▸ What the exercise asks:
Copy every line, exactly and only, from the line containing "box = shape.BoundBox" to the line containing "obj.matrix_world = Matrix.Identity(4)", both lines included.

▸ Provided data:
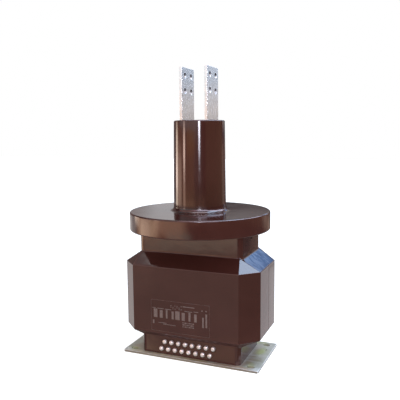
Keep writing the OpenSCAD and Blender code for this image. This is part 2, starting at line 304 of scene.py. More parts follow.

---

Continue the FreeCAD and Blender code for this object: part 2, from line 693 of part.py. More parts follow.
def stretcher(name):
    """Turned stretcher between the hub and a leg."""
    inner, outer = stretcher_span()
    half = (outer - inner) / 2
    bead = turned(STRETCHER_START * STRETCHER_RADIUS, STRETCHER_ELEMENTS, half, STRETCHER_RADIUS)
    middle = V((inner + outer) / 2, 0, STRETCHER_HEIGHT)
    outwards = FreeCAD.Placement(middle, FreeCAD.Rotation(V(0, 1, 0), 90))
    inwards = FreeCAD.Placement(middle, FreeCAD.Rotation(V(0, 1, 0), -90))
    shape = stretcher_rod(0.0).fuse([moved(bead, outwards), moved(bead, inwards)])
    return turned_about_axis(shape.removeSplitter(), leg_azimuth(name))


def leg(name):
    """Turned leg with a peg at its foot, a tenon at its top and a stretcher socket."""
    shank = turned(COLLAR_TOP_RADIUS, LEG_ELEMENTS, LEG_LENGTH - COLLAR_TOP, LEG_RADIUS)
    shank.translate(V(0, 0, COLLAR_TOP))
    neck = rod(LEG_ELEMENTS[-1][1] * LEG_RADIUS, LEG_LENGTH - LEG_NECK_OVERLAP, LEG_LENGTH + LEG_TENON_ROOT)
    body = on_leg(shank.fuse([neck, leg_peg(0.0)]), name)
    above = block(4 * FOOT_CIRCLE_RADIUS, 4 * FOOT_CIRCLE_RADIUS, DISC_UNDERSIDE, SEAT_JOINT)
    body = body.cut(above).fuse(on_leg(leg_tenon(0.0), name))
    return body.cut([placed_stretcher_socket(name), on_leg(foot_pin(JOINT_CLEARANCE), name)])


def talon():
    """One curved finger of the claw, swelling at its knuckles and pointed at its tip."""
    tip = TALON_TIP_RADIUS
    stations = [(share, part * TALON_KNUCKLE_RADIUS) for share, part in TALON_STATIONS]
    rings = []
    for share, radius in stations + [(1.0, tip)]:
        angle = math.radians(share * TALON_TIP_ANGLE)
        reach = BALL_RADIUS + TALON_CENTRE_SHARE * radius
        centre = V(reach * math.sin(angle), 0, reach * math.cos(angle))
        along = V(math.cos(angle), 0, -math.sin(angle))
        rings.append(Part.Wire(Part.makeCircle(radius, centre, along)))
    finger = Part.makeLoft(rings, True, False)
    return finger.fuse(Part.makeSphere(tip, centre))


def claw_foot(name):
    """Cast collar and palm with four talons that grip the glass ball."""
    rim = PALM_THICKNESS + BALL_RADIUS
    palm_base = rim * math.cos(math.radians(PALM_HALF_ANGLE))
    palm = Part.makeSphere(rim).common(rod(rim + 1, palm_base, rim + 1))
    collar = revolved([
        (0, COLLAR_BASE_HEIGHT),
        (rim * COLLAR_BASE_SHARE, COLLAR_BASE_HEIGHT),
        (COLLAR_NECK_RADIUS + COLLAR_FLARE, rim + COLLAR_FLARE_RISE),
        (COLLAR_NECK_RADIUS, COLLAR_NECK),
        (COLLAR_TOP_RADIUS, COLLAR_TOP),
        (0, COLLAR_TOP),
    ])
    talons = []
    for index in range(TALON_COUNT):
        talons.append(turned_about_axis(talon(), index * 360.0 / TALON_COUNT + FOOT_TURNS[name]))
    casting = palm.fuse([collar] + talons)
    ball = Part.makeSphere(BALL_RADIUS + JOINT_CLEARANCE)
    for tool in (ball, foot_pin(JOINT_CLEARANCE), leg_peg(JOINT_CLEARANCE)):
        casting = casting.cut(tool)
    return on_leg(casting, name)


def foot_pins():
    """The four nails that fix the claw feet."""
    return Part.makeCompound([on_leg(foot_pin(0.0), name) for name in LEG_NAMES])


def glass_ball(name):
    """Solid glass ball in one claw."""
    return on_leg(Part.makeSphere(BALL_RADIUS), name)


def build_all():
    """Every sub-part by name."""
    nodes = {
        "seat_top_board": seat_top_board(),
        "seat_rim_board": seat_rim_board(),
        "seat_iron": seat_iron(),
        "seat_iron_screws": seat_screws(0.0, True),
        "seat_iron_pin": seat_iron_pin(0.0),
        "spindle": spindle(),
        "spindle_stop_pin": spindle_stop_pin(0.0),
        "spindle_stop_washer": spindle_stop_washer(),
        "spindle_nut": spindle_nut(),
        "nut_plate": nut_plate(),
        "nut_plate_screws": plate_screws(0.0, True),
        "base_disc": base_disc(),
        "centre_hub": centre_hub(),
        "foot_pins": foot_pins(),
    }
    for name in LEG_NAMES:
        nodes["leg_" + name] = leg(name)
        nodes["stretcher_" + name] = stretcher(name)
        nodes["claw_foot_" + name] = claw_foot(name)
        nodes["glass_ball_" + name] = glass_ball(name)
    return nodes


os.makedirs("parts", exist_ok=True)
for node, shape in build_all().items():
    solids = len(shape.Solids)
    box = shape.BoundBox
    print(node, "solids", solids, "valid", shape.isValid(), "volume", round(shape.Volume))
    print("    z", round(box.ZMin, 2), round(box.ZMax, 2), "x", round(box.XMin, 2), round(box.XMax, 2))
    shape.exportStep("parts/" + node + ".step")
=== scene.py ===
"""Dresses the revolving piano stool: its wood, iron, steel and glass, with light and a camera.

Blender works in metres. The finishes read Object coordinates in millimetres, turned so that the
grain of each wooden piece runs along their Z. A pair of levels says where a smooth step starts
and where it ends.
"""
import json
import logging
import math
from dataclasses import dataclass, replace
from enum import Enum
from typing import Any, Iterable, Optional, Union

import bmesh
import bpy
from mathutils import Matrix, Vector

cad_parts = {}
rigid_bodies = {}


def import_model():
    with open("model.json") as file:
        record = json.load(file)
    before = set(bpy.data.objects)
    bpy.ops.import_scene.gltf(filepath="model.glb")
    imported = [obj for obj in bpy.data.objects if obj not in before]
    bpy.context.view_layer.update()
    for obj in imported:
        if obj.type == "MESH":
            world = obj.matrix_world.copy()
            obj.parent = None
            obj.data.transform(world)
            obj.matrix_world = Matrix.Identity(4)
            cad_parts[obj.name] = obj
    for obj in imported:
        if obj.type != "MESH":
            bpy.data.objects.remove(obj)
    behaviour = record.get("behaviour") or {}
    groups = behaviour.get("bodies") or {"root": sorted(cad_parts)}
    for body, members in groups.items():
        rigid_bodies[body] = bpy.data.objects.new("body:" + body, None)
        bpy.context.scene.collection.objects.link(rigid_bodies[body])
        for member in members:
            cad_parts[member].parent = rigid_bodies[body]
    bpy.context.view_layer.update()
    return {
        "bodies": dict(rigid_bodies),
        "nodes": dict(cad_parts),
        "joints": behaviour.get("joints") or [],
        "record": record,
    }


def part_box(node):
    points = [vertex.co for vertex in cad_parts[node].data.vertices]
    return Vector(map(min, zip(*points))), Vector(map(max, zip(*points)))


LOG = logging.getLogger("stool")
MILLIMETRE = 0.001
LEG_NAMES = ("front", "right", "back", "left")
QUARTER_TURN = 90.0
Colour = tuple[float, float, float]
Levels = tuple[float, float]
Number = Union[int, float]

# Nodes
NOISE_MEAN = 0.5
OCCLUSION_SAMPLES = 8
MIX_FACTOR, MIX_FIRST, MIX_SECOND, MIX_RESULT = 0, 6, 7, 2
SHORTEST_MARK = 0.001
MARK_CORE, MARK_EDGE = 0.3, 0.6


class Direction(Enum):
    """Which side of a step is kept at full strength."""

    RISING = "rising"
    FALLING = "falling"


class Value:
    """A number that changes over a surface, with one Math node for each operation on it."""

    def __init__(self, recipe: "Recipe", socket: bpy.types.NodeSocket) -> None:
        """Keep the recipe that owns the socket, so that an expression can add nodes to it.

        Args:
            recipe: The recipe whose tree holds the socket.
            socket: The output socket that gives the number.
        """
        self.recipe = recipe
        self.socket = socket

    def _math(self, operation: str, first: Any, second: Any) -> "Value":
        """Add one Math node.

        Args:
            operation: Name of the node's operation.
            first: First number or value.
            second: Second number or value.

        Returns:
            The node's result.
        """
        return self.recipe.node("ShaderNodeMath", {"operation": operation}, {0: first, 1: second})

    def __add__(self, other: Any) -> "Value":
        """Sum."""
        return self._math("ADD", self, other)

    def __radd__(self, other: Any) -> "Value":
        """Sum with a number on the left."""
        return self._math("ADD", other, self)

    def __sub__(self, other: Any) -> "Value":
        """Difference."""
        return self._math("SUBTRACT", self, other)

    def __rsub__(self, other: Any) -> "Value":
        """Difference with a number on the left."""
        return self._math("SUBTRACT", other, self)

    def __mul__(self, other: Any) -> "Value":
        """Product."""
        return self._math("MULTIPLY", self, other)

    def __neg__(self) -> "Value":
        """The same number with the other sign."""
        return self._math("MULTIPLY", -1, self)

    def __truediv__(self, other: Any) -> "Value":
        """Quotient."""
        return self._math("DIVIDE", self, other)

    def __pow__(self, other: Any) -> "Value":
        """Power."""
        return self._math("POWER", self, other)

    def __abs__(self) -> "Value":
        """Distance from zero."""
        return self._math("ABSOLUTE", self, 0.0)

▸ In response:
    box = shape.BoundBox
    print(node, "solids", solids, "valid", shape.isValid(), "volume", round(shape.Volume))
    print("    z", round(box.ZMin, 2), round(box.ZMax, 2), "x", round(box.XMin, 2), round(box.XMax, 2))
    shape.exportStep("parts/" + node + ".step")
=== scene.py ===
"""Dresses the revolving piano stool: its wood, iron, steel and glass, with light and a camera.

Blender works in metres. The finishes read Object coordinates in millimetres, turned so that the
grain of each wooden piece runs along their Z. A pair of levels says where a smooth step starts
and where it ends.
"""
import json
import logging
import math
from dataclasses import dataclass, replace
from enum import Enum
from typing import Any, Iterable, Optional, Union

import bmesh
import bpy
from mathutils import Matrix, Vector

cad_parts = {}
rigid_bodies = {}


def import_model():
    with open("model.json") as file:
        record = json.load(file)
    before = set(bpy.data.objects)
    bpy.ops.import_scene.gltf(filepath="model.glb")
    imported = [obj for obj in bpy.data.objects if obj not in before]
    bpy.context.view_layer.update()
    for obj in imported:
        if obj.type == "MESH":
            world = obj.matrix_world.copy()
            obj.parent = None
            obj.data.transform(world)
            obj.matrix_world = Matrix.Identity(4)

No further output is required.